• **STATED GOAL**: Copy exactly the lines from the start of the data below through the one that carries "from math import cos, sin", and only those.

• **RECORDS PROVIDED**:

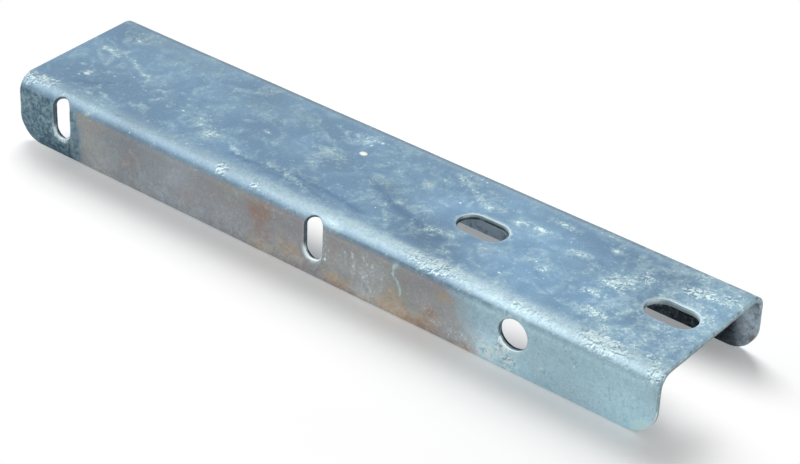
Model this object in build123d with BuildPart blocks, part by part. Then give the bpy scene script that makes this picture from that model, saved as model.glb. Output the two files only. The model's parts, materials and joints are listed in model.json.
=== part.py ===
"""Fender bracket: one galvanised steel sheet, holed while flat and folded into a shallow channel.

The web lies on top and both flanges point down. X runs along the channel, with the round hole
towards +X, the flange with the holes is on the -Y side, and Z = 0 is the flanges' free edges.
The origin is the middle of the channel's footprint. All sizes are in millimetres.
"""

from build123d import *
import os
from math import cos, sin

# Folded sheet, over its outer faces
length = 343.0
width = 76.2
height = 30.8
thickness = 2.7
inner_bend_radius = 5.5
corner_radius = 12.7
edge_rounding = 0.4

# Slots in the web, which run along the channel on its centre line
web_slot_length = 23.8
web_slot_width = 14.3
web_slot_spacing = 92.7
web_slot_end_inset = 19.5

# Upright slots in the flange. Their length is measured on the flat sheet
flange_slot_length = 20.5
flange_slot_width = 10.0
flange_slot_end_inset = 26.0
flange_slot_spacing = 146.0

# Round hole in the flange
flange_hole_diameter = 14.3
flange_hole_end_inset = 68.0

# Middle of the round hole and the slots, below the web's outer face
flange_hole_drop = 12.8

# Bends, as radii about their axes
outer_bend_radius = inner_bend_radius + thickness
middle_bend_radius = inner_bend_radius + thickness / 2
bend_start = height - outer_bend_radius
bend_axis_y = -width / 2 + outer_bend_radius

# Where the holes are along the channel
left_end = -length / 2
right_end = length / 2
web_slot_x = [right_end - web_slot_end_inset - i * web_slot_spacing for i in range(2)]
flange_slot_x = [left_end + flange_slot_end_inset + i * flange_slot_spacing for i in range(2)]
flange_hole_x = right_end - flange_hole_end_inset

# A flange slot's upper end lies in the bend, where the fold has turned it by this angle
flange_hole_height = height - flange_hole_drop
slot_radius = flange_slot_width / 2
slot_bottom = flange_hole_height - flange_slot_length / 2
slot_top = flange_hole_height + flange_slot_length / 2
slot_turn = max(0.0, slot_top - bend_start) / middle_bend_radius
slot_end_level = min(slot_top, bend_start)
slot_end_overlap = thickness * (1 + sin(slot_turn))

# The slot's sides are cut square to the flange up to where its upper end begins to close in
slot_sides_top = slot_end_level + (inner_bend_radius * sin(slot_turn) - slot_radius) / cos(slot_turn)

through_sheet = 2 * thickness

near_flange = Plane(origin=(0, -width / 2, 0), x_dir=(1, 0, 0), z_dir=(0, -1, 0))
slot_end = Plane(
    origin=(0, bend_axis_y, slot_end_level),
    x_dir=(1, 0, 0),
    z_dir=(0, -cos(slot_turn), sin(slot_turn)),
)

with BuildPart() as fender_bracket:
    # Channel, as the middle of the sheet given its thickness
    with BuildSketch(Plane.YZ):
        with BuildLine():
            side = (width - thickness) / 2
            top = height - thickness / 2
            FilletPolyline((-side, 0), (-side, top), (side, top), (side, 0), radius=middle_bend_radius)
        trace(line_width=thickness)
    extrude(amount=length / 2, both=True)

    # Rounded lower corners of both flanges
    flange_corners = fender_bracket.edges().filter_by(Axis.Y).group_by(Axis.Z)[0]
    fillet(flange_corners, radius=corner_radius)

    # Web slots
    with BuildSketch(Plane.XY.offset(height)):
        with Locations(*[(x, 0) for x in web_slot_x]):
            SlotOverall(web_slot_length, web_slot_width)
    extrude(amount=-through_sheet, mode=Mode.SUBTRACT)

    # Round hole, and the flange slots' lower ends and sides, all square to the flange
    with BuildSketch(near_flange):
        with Locations((flange_hole_x, flange_hole_height)):
            Circle(flange_hole_diameter / 2)
        with Locations(*[(x, slot_bottom + slot_radius) for x in flange_slot_x]):
            Circle(slot_radius)
            Rectangle(
                flange_slot_width,
                slot_sides_top - slot_bottom - slot_radius,
                align=(Align.CENTER, Align.MIN),
            )
    extrude(amount=-through_sheet, mode=Mode.SUBTRACT)

    # The flange slots' upper ends, square to the sheet where it turns
    with BuildSketch(slot_end):
        with Locations(*[(x, -slot_radius) for x in flange_slot_x]):
            Circle(slot_radius)
            Rectangle(flange_slot_width, slot_end_overlap, align=(Align.CENTER, Align.MAX))
    extrude(amount=outer_bend_radius + thickness, mode=Mode.SUBTRACT)

    # Zinc rounds every cut edge, on both faces of the sheet
    broad_area = thickness * length
    broad_faces = fender_bracket.faces().filter_by(lambda face: face.area > broad_area)
    cut_faces = fender_bracket.faces().filter_by(lambda face: face.area <= broad_area)
    fillet(broad_faces.edges() & cut_faces.edges(), radius=edge_rounding)

fender_bracket.part.label = "fender_bracket"
os.makedirs("parts", exist_ok=True)
export_step(fender_bracket.part, "parts/fender_bracket.step")
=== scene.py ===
"""Fender bracket: the folded sheet with its hot-dip zinc skin, on a pale floor in soft light.

The sheet is laid out flat, punched, meshed and then folded, so both faces, the cut edges and the
bends are one closed mesh. Lengths are metres in the CAD frame, and marks on the skin are placed
on the flat sheet: x along the channel, s across it from the holed flange's free edge.
"""

import json
from math import ceil, cos, pi, radians, sin, sqrt

import bpy
import numpy as np
from mathutils import Matrix, Vector
from mathutils.geometry import delaunay_2d_cdt
from mathutils.noise import noise


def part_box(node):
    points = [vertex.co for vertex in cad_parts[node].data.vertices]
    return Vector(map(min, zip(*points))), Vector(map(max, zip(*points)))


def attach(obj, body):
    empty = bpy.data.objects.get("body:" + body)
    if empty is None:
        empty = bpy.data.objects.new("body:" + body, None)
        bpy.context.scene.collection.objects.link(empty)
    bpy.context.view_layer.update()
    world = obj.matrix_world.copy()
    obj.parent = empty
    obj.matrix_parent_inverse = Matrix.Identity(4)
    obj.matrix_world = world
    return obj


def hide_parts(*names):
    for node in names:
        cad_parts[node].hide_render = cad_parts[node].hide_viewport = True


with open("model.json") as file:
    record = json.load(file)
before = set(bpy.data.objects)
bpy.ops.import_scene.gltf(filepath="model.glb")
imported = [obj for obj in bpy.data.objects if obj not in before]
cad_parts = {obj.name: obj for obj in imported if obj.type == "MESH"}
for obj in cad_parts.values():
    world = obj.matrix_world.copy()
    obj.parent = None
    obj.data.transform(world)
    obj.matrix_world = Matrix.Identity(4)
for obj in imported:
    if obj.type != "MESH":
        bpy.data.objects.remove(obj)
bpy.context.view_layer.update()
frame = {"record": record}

mm = 0.001

# Sheet, from the CAD box and the mounts
low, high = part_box("fender_bracket")
length = high.x - low.x
width = high.y - low.y
height = high.z - low.z
thickness = 2.7 * mm
outer_bend_radius = 8.2 * mm
middle_bend_radius = outer_bend_radius - thickness / 2
corner_radius = 12.7 * mm
edge_rounding = 0.4 * mm

mounts = {mount["name"]: mount for mount in frame["record"]["mounts"]}
web_slots = mounts["web_slots"]
flange_hole = mounts["flange_hole"]
flange_slot_spacing = 146.0 * mm
flange_slot_length = 20.5 * mm
flange_slot_width = 10.0 * mm

# Flat sheet: flange, bend, web, bend, flange
bend_start = height - outer_bend_radius
bend_run = middle_bend_radius * pi / 2
web_start = bend_start + bend_run
web_flat = width - 2 * outer_bend_radius
sheet_width = 2 * web_start + web_flat
web_middle = sheet_width / 2

# Mesh spacing
outer_spacing = 1.05 * mm
inner_spacing = 1.55 * mm
rim_spacing = 1.0 * mm
rim_rounding_steps = 3
rim_wall_steps = 3

# Camera, fitted to the photograph's edges
photo_width = 800
photo_height = 464
camera_azimuth = 37.115
camera_elevation = 33.26
camera_roll = 2.34
camera_distance = 1049.3 * mm
camera_target = (21.16 * mm, -5.73 * mm, 15.0 * mm)
camera_lens = 112.34


def srgb(red, green, blue):
    """Linear colour of an 8-bit one."""
    parts = [c / 255 for c in (red, green, blue)]
    return [c / 12.92 if c <= 0.04045 else ((c + 0.055) / 1.055) ** 2.4 for c in parts] + [1.0]


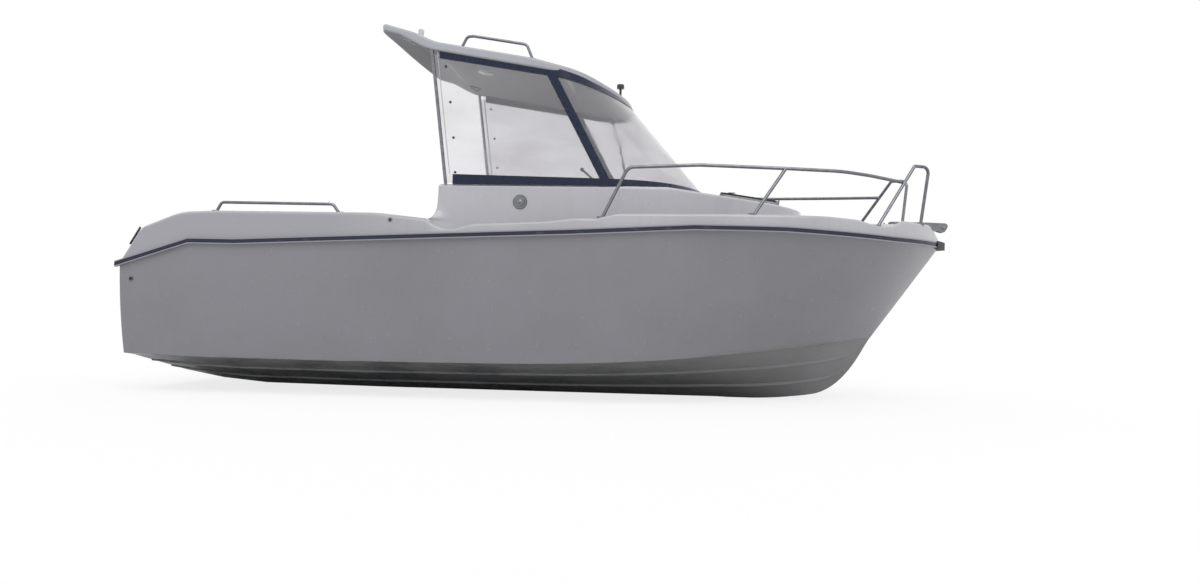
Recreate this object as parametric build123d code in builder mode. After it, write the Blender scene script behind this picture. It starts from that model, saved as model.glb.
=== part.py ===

• **EXERCISE RESULT**:
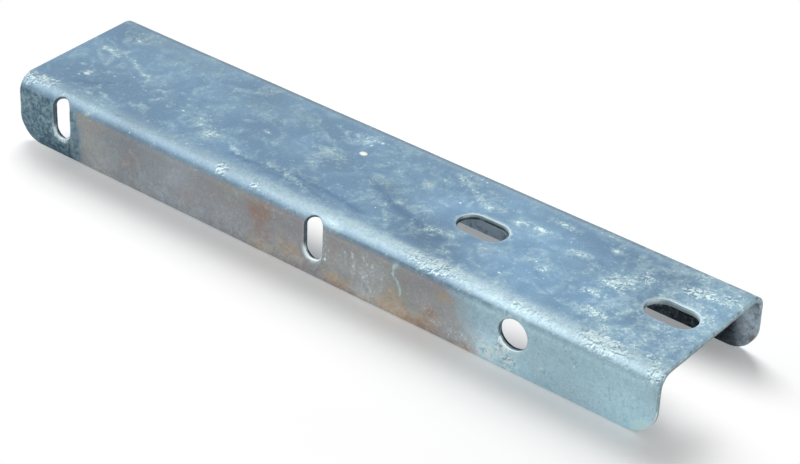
Model this object in build123d with BuildPart blocks, part by part. Then give the bpy scene script that makes this picture from that model, saved as model.glb. Output the two files only. The model's parts, materials and joints are listed in model.json.
=== part.py ===
"""Fender bracket: one galvanised steel sheet, holed while flat and folded into a shallow channel.

The web lies on top and both flanges point down. X runs along the channel, with the round hole
towards +X, the flange with the holes is on the -Y side, and Z = 0 is the flanges' free edges.
The origin is the middle of the channel's footprint. All sizes are in millimetres.
"""

from build123d import *
import os
from math import cos, sin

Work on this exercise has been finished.